> _EXERCISE TASK_
List, from the lines below, each one with "degrees" in it.

> _ITEMS_
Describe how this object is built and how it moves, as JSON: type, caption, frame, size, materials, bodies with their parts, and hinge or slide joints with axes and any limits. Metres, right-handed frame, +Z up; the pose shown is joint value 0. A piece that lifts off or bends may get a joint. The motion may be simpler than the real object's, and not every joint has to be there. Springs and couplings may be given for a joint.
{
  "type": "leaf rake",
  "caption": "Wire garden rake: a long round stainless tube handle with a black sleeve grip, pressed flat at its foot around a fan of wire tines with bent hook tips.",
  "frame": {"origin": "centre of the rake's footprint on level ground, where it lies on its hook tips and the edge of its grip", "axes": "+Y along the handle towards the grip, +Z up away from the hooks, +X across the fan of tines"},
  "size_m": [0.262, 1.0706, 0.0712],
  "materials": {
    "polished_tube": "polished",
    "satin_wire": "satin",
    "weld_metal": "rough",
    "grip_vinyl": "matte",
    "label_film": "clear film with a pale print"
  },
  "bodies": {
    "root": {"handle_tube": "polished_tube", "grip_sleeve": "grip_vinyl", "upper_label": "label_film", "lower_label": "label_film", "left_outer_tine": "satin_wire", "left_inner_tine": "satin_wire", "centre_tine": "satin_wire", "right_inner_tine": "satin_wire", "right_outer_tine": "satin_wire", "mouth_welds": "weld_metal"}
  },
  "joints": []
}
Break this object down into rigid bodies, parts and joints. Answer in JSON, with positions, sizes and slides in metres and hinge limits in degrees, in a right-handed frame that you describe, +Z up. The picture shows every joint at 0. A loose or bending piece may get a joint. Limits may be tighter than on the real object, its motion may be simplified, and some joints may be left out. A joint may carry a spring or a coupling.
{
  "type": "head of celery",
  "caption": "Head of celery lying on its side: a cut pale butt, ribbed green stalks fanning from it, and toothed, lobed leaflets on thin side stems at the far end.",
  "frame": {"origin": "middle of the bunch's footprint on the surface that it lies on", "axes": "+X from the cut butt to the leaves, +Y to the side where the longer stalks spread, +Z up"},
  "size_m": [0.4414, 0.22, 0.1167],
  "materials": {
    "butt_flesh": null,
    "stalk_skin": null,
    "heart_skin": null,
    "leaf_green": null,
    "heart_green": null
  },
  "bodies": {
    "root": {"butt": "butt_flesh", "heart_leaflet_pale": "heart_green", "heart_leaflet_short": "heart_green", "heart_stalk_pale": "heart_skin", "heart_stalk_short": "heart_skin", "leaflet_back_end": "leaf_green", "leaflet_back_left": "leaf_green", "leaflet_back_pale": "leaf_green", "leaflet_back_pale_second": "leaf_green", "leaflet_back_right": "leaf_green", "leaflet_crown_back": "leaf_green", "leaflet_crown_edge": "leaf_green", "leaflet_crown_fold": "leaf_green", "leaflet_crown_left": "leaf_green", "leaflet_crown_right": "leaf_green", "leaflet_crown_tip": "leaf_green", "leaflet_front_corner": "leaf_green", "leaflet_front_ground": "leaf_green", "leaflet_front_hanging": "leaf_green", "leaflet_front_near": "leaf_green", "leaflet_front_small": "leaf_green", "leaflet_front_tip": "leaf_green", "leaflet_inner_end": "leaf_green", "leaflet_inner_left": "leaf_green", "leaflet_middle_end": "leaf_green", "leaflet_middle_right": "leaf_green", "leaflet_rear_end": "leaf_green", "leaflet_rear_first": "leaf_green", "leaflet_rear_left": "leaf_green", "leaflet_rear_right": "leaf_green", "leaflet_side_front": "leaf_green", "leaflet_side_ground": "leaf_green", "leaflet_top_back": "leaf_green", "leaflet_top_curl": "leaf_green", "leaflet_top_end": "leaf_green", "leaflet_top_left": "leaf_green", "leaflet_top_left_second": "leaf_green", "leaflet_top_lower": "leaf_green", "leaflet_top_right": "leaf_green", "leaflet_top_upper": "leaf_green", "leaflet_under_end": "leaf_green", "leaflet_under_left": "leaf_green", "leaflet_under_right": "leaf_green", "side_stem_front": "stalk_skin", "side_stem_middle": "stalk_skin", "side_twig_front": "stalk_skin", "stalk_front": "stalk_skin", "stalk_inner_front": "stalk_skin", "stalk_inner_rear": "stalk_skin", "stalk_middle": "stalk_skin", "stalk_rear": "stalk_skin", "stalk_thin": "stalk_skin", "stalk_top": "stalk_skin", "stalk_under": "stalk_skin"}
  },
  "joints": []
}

--

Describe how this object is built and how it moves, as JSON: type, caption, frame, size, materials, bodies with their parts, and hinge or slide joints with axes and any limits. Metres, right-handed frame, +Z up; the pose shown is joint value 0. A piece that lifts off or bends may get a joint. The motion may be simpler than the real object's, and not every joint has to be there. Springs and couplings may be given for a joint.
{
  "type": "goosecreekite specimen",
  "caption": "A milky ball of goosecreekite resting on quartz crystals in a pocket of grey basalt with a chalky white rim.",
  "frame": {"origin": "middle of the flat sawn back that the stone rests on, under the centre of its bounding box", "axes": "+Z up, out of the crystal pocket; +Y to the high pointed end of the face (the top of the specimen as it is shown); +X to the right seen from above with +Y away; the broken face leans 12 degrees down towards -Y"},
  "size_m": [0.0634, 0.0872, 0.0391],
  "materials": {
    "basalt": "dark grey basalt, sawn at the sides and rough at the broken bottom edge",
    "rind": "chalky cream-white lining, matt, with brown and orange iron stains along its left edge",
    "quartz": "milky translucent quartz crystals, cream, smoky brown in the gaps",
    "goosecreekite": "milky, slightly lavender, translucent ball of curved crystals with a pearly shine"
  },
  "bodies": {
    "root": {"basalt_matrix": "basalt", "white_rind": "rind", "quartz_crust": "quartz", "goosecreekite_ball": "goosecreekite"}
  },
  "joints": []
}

> _ANSWER_
Break this object down into rigid bodies, parts and joints. Answer in JSON, with positions, sizes and slides in metres and hinge limits in degrees, in a right-handed frame that you describe, +Z up. The picture shows every joint at 0. A loose or bending piece may get a joint. Limits may be tighter than on the real object, its motion may be simplified, and some joints may be left out. A joint may carry a spring or a coupling.
  "frame": {"origin": "middle of the flat sawn back that the stone rests on, under the centre of its bounding box", "axes": "+Z up, out of the crystal pocket; +Y to the high pointed end of the face (the top of the specimen as it is shown); +X to the right seen from above with +Y away; the broken face leans 12 degrees down towards -Y"},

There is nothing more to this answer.